Work to do:
Copy out each line exactly as it appears.

Input material:
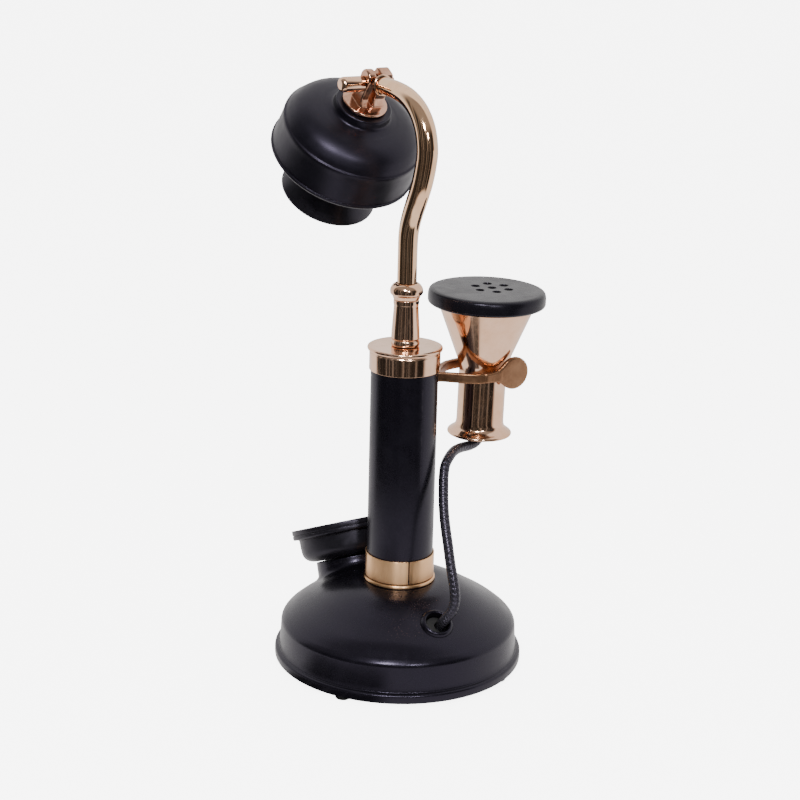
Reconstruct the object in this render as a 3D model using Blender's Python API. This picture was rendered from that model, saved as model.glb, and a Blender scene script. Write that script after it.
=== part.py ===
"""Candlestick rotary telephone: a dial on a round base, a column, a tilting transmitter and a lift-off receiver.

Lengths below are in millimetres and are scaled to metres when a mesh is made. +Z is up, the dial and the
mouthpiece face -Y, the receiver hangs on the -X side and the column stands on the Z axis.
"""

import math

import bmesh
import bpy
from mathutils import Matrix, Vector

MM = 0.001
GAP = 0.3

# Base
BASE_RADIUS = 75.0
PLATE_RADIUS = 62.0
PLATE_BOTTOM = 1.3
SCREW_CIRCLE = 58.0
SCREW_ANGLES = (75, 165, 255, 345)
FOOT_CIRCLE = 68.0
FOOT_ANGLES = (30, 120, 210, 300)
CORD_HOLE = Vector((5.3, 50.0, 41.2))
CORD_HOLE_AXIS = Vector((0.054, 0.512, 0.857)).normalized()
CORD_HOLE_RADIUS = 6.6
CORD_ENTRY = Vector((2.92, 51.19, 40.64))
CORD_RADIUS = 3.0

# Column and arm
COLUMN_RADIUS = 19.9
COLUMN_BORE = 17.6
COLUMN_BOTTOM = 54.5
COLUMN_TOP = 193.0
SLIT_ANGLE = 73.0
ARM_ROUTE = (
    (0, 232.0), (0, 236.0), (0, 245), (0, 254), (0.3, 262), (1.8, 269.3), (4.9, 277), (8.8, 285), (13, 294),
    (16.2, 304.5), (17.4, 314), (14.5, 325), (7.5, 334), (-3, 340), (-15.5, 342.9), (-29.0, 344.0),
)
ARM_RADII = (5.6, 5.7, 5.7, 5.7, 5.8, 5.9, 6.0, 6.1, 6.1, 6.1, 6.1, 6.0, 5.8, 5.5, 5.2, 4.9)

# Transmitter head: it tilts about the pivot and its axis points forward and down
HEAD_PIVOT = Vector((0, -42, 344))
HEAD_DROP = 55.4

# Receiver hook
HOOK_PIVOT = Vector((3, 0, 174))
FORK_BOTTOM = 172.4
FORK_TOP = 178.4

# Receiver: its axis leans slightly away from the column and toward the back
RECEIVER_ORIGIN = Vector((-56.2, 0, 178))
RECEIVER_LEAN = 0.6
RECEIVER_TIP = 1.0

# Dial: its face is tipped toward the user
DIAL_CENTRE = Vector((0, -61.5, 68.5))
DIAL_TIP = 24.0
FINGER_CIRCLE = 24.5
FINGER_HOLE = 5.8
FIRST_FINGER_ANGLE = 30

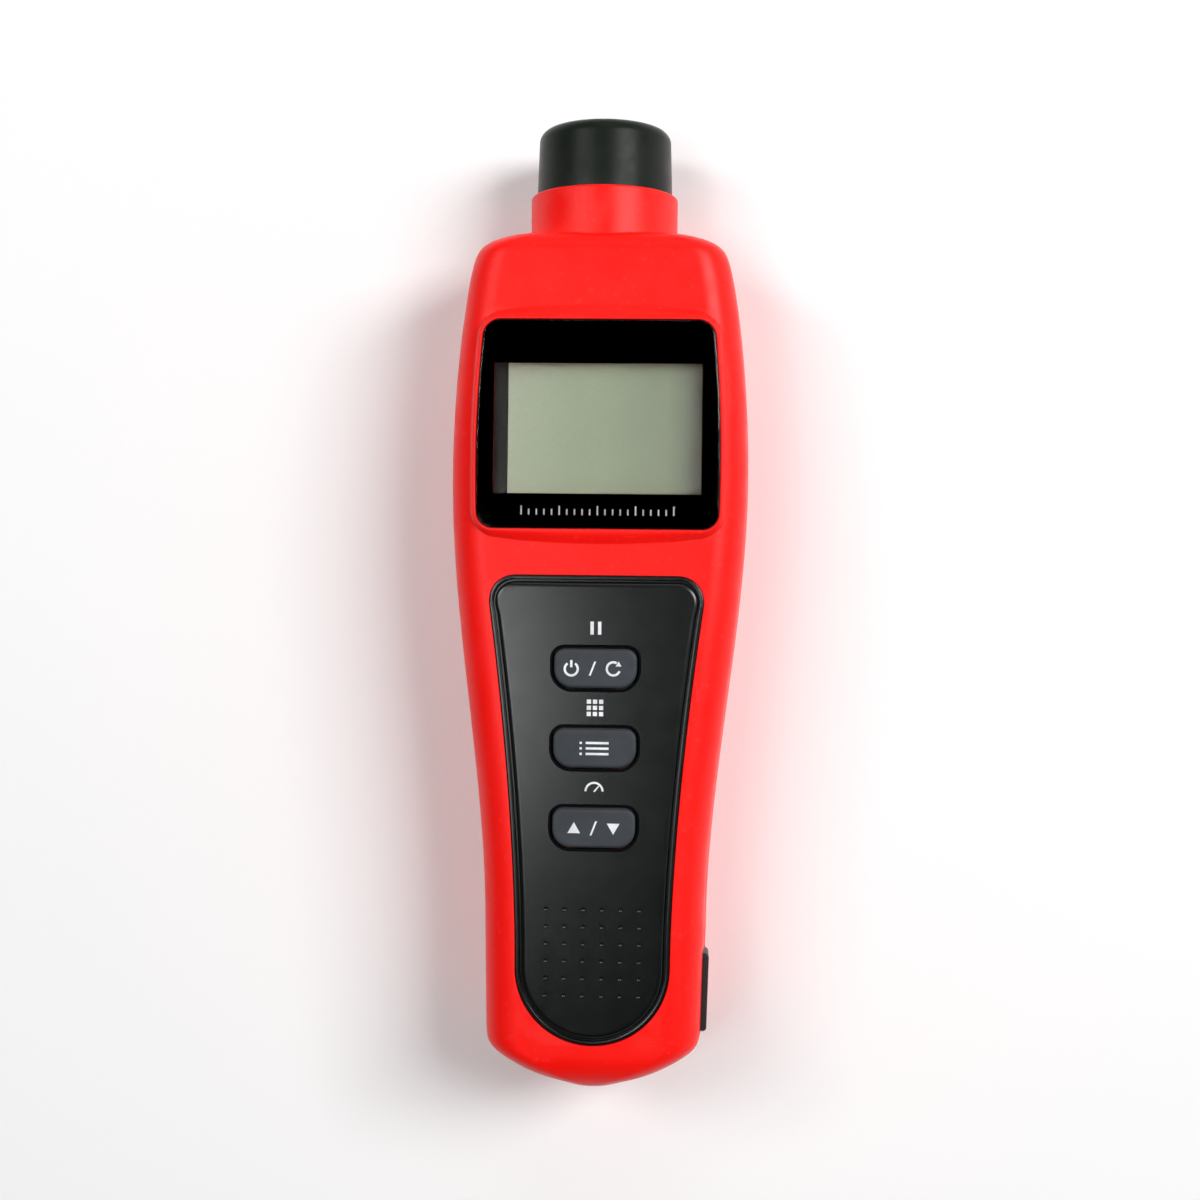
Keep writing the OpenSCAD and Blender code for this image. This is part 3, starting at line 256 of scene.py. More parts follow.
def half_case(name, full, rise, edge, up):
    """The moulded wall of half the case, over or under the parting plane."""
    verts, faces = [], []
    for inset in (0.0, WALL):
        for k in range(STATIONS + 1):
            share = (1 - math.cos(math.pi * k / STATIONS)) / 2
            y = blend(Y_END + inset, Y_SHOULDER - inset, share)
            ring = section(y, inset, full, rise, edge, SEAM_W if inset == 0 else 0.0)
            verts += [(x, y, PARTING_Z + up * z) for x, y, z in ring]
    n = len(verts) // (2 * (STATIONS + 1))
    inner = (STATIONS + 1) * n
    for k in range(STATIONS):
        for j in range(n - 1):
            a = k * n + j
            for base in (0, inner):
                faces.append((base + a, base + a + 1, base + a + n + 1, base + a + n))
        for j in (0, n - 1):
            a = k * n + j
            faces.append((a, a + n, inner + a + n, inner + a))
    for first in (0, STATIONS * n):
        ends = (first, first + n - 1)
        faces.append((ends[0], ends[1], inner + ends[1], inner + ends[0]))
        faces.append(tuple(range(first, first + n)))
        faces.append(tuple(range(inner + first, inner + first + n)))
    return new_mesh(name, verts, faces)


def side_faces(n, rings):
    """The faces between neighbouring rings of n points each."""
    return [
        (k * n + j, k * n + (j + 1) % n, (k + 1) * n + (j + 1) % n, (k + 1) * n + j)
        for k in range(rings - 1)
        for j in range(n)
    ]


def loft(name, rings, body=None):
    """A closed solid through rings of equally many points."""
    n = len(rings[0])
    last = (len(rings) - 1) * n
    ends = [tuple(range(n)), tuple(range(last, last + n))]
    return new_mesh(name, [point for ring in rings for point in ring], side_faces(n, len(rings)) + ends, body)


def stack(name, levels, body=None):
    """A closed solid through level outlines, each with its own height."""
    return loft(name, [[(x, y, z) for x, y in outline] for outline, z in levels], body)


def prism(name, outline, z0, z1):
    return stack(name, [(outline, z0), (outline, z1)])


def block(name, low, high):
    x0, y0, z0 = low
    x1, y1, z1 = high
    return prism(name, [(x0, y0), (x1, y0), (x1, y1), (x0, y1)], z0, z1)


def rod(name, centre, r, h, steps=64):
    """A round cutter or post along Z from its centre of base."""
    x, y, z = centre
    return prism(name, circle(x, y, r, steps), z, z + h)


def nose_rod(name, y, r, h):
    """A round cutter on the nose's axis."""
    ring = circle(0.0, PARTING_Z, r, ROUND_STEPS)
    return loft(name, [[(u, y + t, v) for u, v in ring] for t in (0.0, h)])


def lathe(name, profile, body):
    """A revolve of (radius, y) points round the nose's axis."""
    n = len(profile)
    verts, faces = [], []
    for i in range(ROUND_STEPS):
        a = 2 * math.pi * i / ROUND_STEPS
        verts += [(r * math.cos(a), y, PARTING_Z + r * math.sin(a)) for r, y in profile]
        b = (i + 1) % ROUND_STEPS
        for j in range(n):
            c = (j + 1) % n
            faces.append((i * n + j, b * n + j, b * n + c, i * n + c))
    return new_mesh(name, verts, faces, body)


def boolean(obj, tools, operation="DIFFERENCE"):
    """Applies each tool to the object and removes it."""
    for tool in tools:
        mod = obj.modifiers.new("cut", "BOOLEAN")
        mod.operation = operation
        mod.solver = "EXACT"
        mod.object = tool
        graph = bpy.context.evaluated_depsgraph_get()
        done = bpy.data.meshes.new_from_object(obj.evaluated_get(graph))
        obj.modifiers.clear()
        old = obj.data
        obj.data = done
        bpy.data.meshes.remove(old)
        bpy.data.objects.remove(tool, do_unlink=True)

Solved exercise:
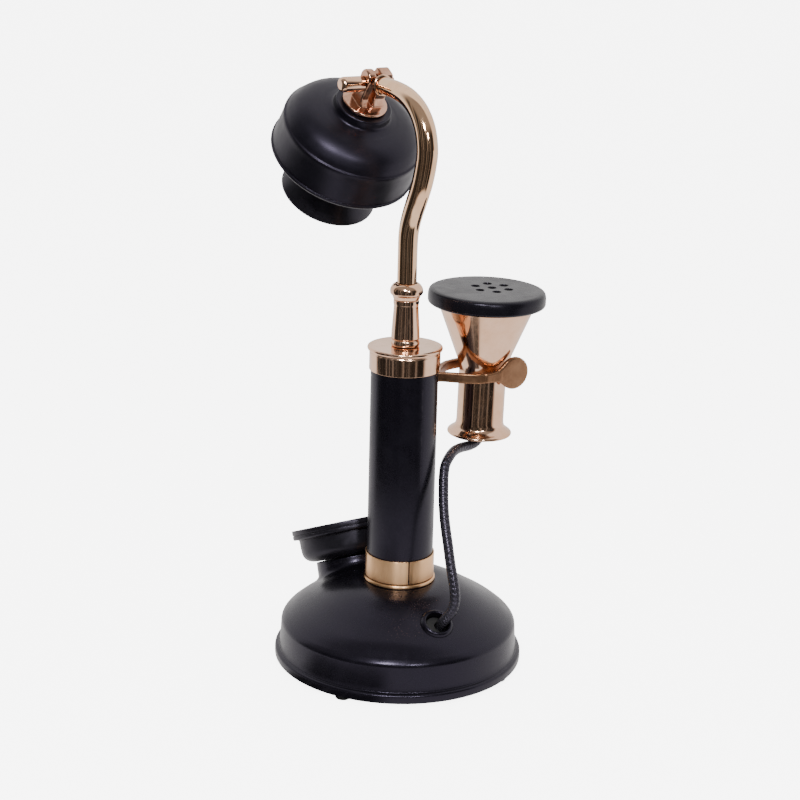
Reconstruct the object in this render as a 3D model using Blender's Python API. This picture was rendered from that model, saved as model.glb, and a Blender scene script. Write that script after it.
=== part.py ===
"""Candlestick rotary telephone: a dial on a round base, a column, a tilting transmitter and a lift-off receiver.

Lengths below are in millimetres and are scaled to metres when a mesh is made. +Z is up, the dial and the
mouthpiece face -Y, the receiver hangs on the -X side and the column stands on the Z axis.
"""

import math

import bmesh
import bpy
from mathutils import Matrix, Vector

MM = 0.001
GAP = 0.3

# Base
BASE_RADIUS = 75.0
PLATE_RADIUS = 62.0
PLATE_BOTTOM = 1.3
SCREW_CIRCLE = 58.0
SCREW_ANGLES = (75, 165, 255, 345)
FOOT_CIRCLE = 68.0
FOOT_ANGLES = (30, 120, 210, 300)
CORD_HOLE = Vector((5.3, 50.0, 41.2))
CORD_HOLE_AXIS = Vector((0.054, 0.512, 0.857)).normalized()
CORD_HOLE_RADIUS = 6.6
CORD_ENTRY = Vector((2.92, 51.19, 40.64))
CORD_RADIUS = 3.0

# Column and arm
COLUMN_RADIUS = 19.9
COLUMN_BORE = 17.6
COLUMN_BOTTOM = 54.5
COLUMN_TOP = 193.0
SLIT_ANGLE = 73.0
ARM_ROUTE = (
    (0, 232.0), (0, 236.0), (0, 245), (0, 254), (0.3, 262), (1.8, 269.3), (4.9, 277), (8.8, 285), (13, 294),
    (16.2, 304.5), (17.4, 314), (14.5, 325), (7.5, 334), (-3, 340), (-15.5, 342.9), (-29.0, 344.0),
)
ARM_RADII = (5.6, 5.7, 5.7, 5.7, 5.8, 5.9, 6.0, 6.1, 6.1, 6.1, 6.1, 6.0, 5.8, 5.5, 5.2, 4.9)

# Transmitter head: it tilts about the pivot and its axis points forward and down
HEAD_PIVOT = Vector((0, -42, 344))
HEAD_DROP = 55.4

# Receiver hook
HOOK_PIVOT = Vector((3, 0, 174))
FORK_BOTTOM = 172.4
FORK_TOP = 178.4

# Receiver: its axis leans slightly away from the column and toward the back
RECEIVER_ORIGIN = Vector((-56.2, 0, 178))
RECEIVER_LEAN = 0.6
RECEIVER_TIP = 1.0

# Dial: its face is tipped toward the user
DIAL_CENTRE = Vector((0, -61.5, 68.5))
DIAL_TIP = 24.0
FINGER_CIRCLE = 24.5
FINGER_HOLE = 5.8
FIRST_FINGER_ANGLE = 30

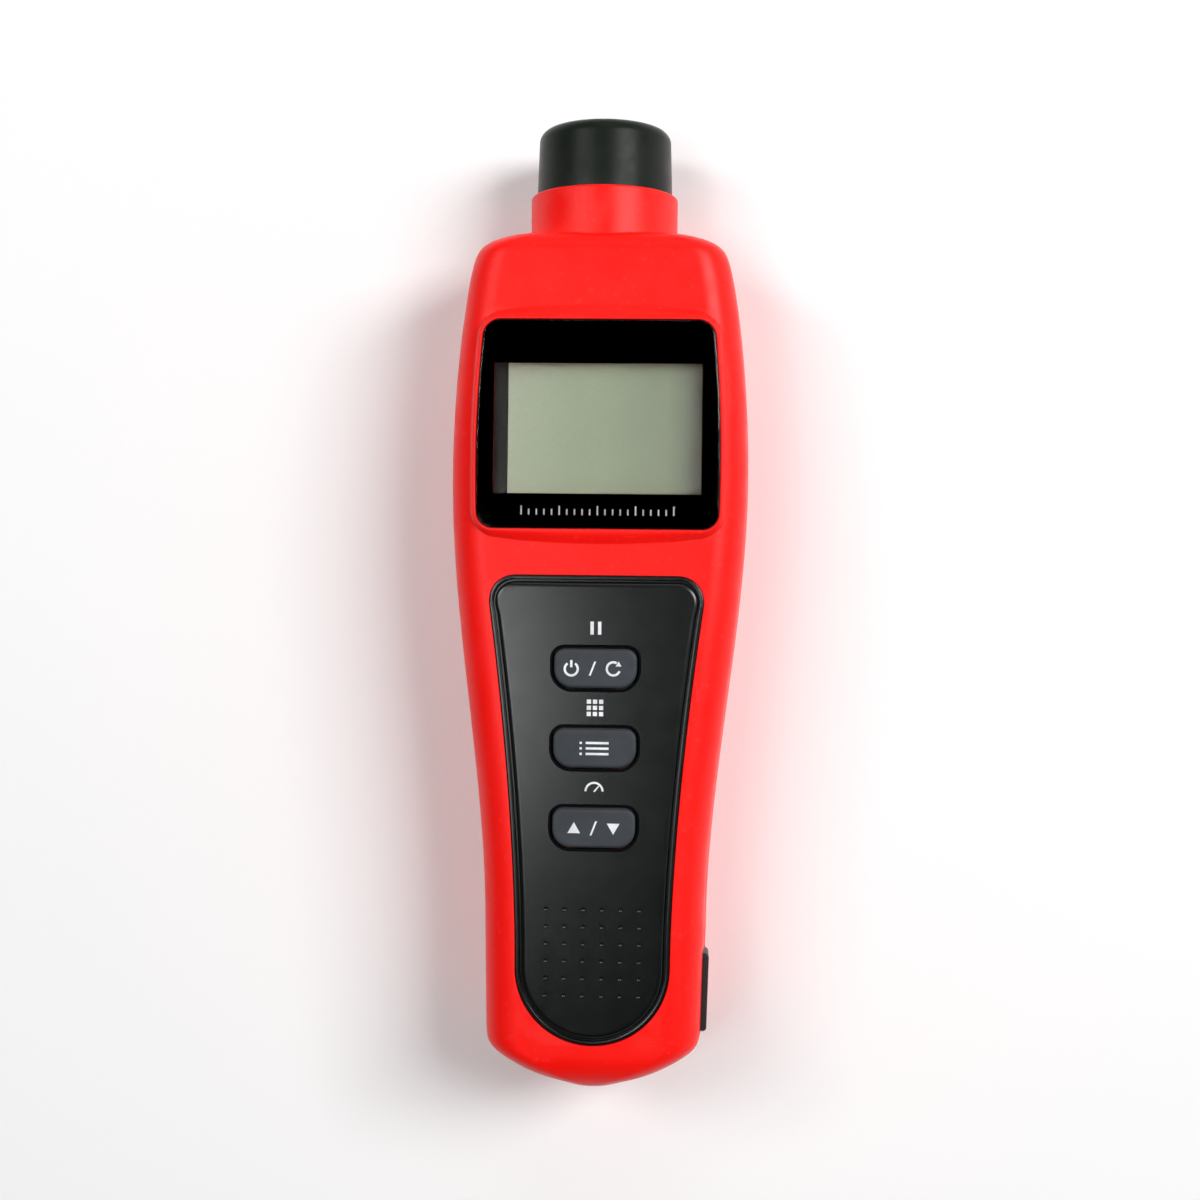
Keep writing the OpenSCAD and Blender code for this image. This is part 3, starting at line 256 of scene.py. More parts follow.
def half_case(name, full, rise, edge, up):
    """The moulded wall of half the case, over or under the parting plane."""
    verts, faces = [], []
    for inset in (0.0, WALL):
        for k in range(STATIONS + 1):
            share = (1 - math.cos(math.pi * k / STATIONS)) / 2
            y = blend(Y_END + inset, Y_SHOULDER - inset, share)
            ring = section(y, inset, full, rise, edge, SEAM_W if inset == 0 else 0.0)
            verts += [(x, y, PARTING_Z + up * z) for x, y, z in ring]
    n = len(verts) // (2 * (STATIONS + 1))
    inner = (STATIONS + 1) * n
    for k in range(STATIONS):
        for j in range(n - 1):
            a = k * n + j
            for base in (0, inner):
                faces.append((base + a, base + a + 1, base + a + n + 1, base + a + n))
        for j in (0, n - 1):
            a = k * n + j
            faces.append((a, a + n, inner + a + n, inner + a))
    for first in (0, STATIONS * n):
        ends = (first, first + n - 1)
        faces.append((ends[0], ends[1], inner + ends[1], inner + ends[0]))
        faces.append(tuple(range(first, first + n)))
        faces.append(tuple(range(inner + first, inner + first + n)))
    return new_mesh(name, verts, faces)


def side_faces(n, rings):
    """The faces between neighbouring rings of n points each."""
    return [
        (k * n + j, k * n + (j + 1) % n, (k + 1) * n + (j + 1) % n, (k + 1) * n + j)
        for k in range(rings - 1)
        for j in range(n)
    ]


def loft(name, rings, body=None):
    """A closed solid through rings of equally many points."""
    n = len(rings[0])
    last = (len(rings) - 1) * n
    ends = [tuple(range(n)), tuple(range(last, last + n))]
    return new_mesh(name, [point for ring in rings for point in ring], side_faces(n, len(rings)) + ends, body)


def stack(name, levels, body=None):
    """A closed solid through level outlines, each with its own height."""
    return loft(name, [[(x, y, z) for x, y in outline] for outline, z in levels], body)


def prism(name, outline, z0, z1):
    return stack(name, [(outline, z0), (outline, z1)])


def block(name, low, high):
    x0, y0, z0 = low
    x1, y1, z1 = high
    return prism(name, [(x0, y0), (x1, y0), (x1, y1), (x0, y1)], z0, z1)


def rod(name, centre, r, h, steps=64):
    """A round cutter or post along Z from its centre of base."""
    x, y, z = centre
    return prism(name, circle(x, y, r, steps), z, z + h)


def nose_rod(name, y, r, h):
    """A round cutter on the nose's axis."""
    ring = circle(0.0, PARTING_Z, r, ROUND_STEPS)
    return loft(name, [[(u, y + t, v) for u, v in ring] for t in (0.0, h)])


def lathe(name, profile, body):
    """A revolve of (radius, y) points round the nose's axis."""
    n = len(profile)
    verts, faces = [], []
    for i in range(ROUND_STEPS):
        a = 2 * math.pi * i / ROUND_STEPS
        verts += [(r * math.cos(a), y, PARTING_Z + r * math.sin(a)) for r, y in profile]
        b = (i + 1) % ROUND_STEPS
        for j in range(n):
            c = (j + 1) % n
            faces.append((i * n + j, b * n + j, b * n + c, i * n + c))
    return new_mesh(name, verts, faces, body)


def boolean(obj, tools, operation="DIFFERENCE"):
    """Applies each tool to the object and removes it."""
    for tool in tools:
        mod = obj.modifiers.new("cut", "BOOLEAN")
        mod.operation = operation
        mod.solver = "EXACT"
        mod.object = tool
        graph = bpy.context.evaluated_depsgraph_get()
        done = bpy.data.meshes.new_from_object(obj.evaluated_get(graph))
        obj.modifiers.clear()
        old = obj.data
        obj.data = done
        bpy.data.meshes.remove(old)
        bpy.data.objects.remove(tool, do_unlink=True)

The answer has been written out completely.